When we consider factors that contribute to tumorigenesis, we typically think of defects such as oncogene activation, apoptosis inhibition and angiogenesis induction. A study published by Davide Ruggero et al. in the 10 January issue of Science reveals that deregulated ribosome function might soon be added to this list.

Ruggero et al. became involved in investigating ribosome regulation through their studies of dyskeratosis congenita (DC) — a rare X-linked recessive disease that is caused by point mutations in the DKC1 gene. DC is characterized by premature ageing, mucosal leukoplakia, interstital fibrosis of the lung and increased susceptibility to cancer. DKC1 encodes dyskerin — a pseudouridine synthase that mediates post-transcriptional modification of ribosomal RNA, through conversion of uridine to pseudouridine. Dyskerin also physically associates with the RNA component of telomerase, hTR, to regulate telomere length. So which one of these functions, or both, could be involved in cancer susceptibility?

To answer this question, the authors generated Dkc1-mutant mice (Dkc1m), which express decreased levels of the gene product. The first and second generations of Dkc1m mice did not display any overt developmental defects at birth, but by 6 months of age they developed features of bone-marrow failure — one characteristic of human DC. Some 50% of Dkc1m mice also developed cancer, with tumours arising from a variety of histological origins — the most common being the lung and mammary gland. These phenotypes are similar to those of people with DC, indicating that these mice are a faithful model of the human disease.

But how do defects in Dkc1 lead to cancer? Human DC cell lines have reduced telomerase activity and shorter telomeres, so this defect was the most likely candidate to underlie the observed cancer susceptibility. But quantitative fluorescence in situ hybridization analysis showed that there were no detectable changes in telomere length in cells of first- or second-generation Dkc1m mice. In fact, shortened telomeres could not be detected in these mice until the fourth generation.

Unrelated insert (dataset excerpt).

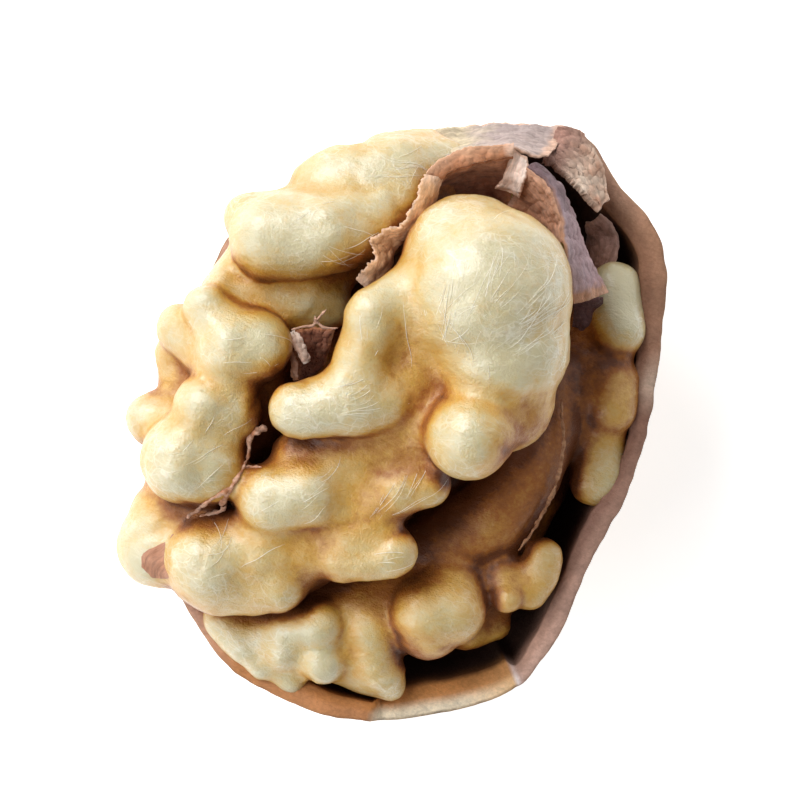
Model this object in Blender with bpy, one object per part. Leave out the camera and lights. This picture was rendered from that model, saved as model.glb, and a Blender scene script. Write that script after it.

So, telomere shortening was not required for cancer development in first- and second-generation Dkc1m mice. In taking another look at the cells of these early-generation mice, the authors detected a 10–40% reduction in pseudouridine modification and processing of rRNA. These cells were also hypersensitive to drugs that inhibit protein translation, indicating disrupted ribosome function. Although the mechanism by which loss of ribosome function could promote cell transformation is not clear, the authors propose that, in Dkc1m cells, translation of factors that regulate proliferation could be altered. Additional unrecognized functions of dyskerin could also exist, whereas reduced telomerase activty might contribute to later stages of tumour development.